Petahana Wakil Kepala Daerah
             Jika kepala daerah petahana mempunyai peluang 62,17%, bagaimana peluang wakil kepala daerah petahana? Menurut data Kementerian Dalam Negeri (2011), dari 244 pilkada tahun 2010 dan 67 pada tahun 2011, sebanyak 94% terjadi ‘pecah kongsi. Wakil kepala daerah menjadi penantang mantan kepala daerah pasangannya dalam pilkada. Sedemikian besar presentase pasangan kepala daerah yang pecah kongsi, sampai-sampai dianggap sebagai fenomena wajar dalam dinamika pilkada.
Terjadinya pecah kongsi antara kepala daerah dengan wakil kepala daerah, karena kebanyakan wakil kepala daerah tidak puas hanya sebagai bayang-bayang atau menjadi orang nomor dua.
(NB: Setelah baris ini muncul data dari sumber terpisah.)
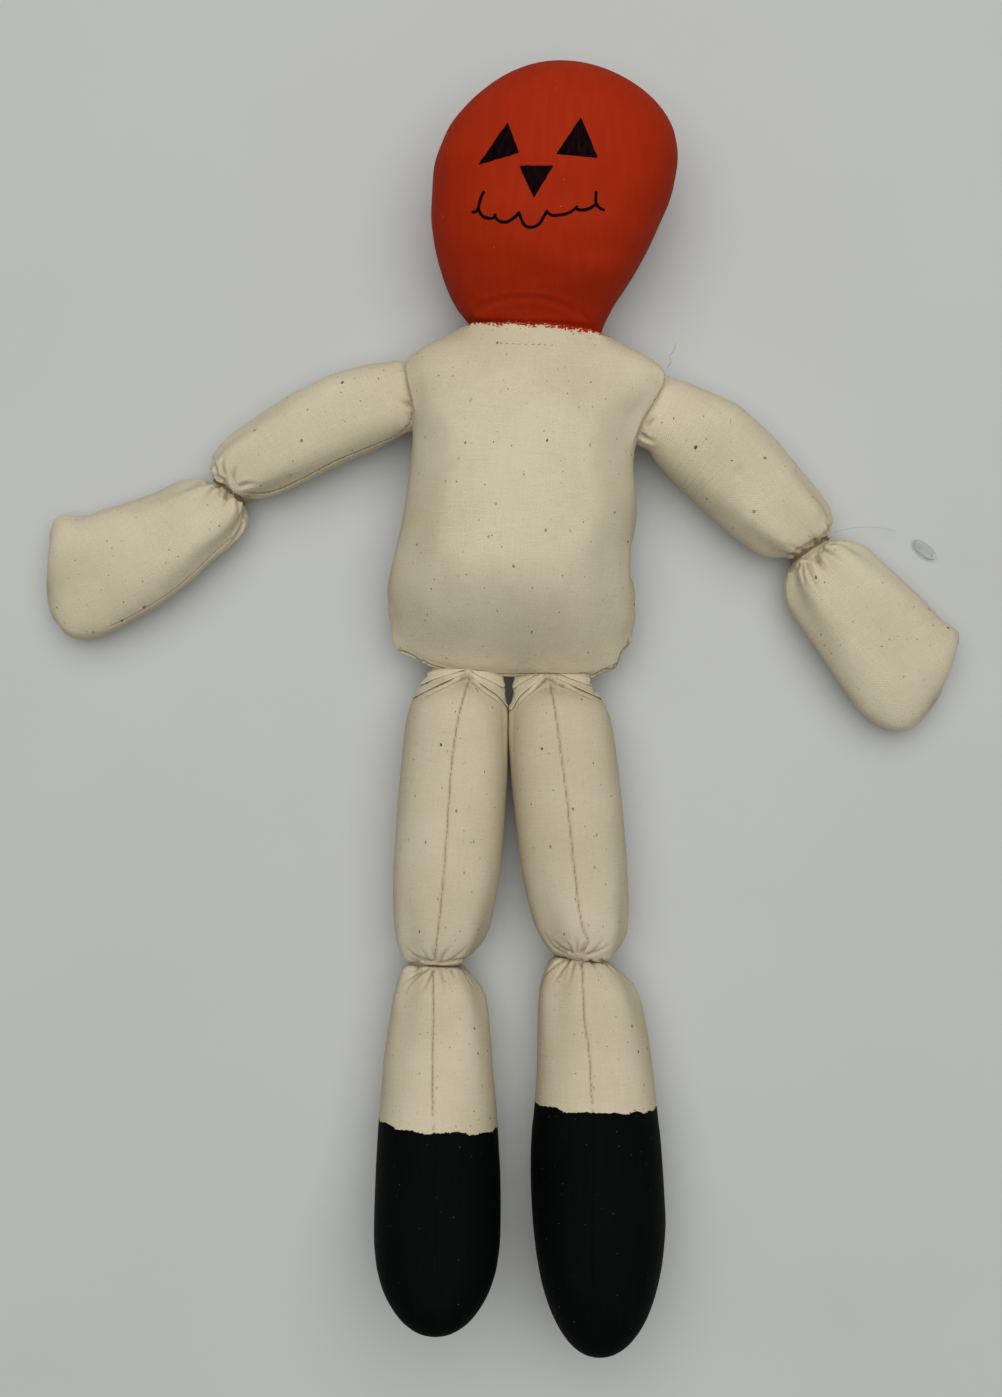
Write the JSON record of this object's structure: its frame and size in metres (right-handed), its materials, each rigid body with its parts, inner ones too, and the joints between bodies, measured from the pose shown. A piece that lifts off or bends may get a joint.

Pilkada adalah kesempatan untuk bertarung secara langsung dengan kepala daerah, sekaligus menaikkan ‘karier’ sebagai orang nomor satu.
Berdasarkan data Kajian Bulanan LSI (2007), dari 296 wilayah yang telah melangsungkan Pilkada dari Juni 2005-Desember 2006, terdapat 63 orang wakil kepala daerah petahana yang maju sebagai kandidat kepala daerah. Dari 63 orang wakil kepala daerah (wakil gubernur/wakil bupati/wakil walikota) yang maju sebagai calon kepala daerah, lebih banyak ditandai dengan kegagalan. Hanya 18 orang yang menang (28,57%). Selebihnya, sebanyak 45
orang (71,43%) gagal terpilih sebagai kepala daerah yang baru. Fakta ini berbalikan dengan kepala daerah petahana yang ditandai oleh mayoritas kemenangan.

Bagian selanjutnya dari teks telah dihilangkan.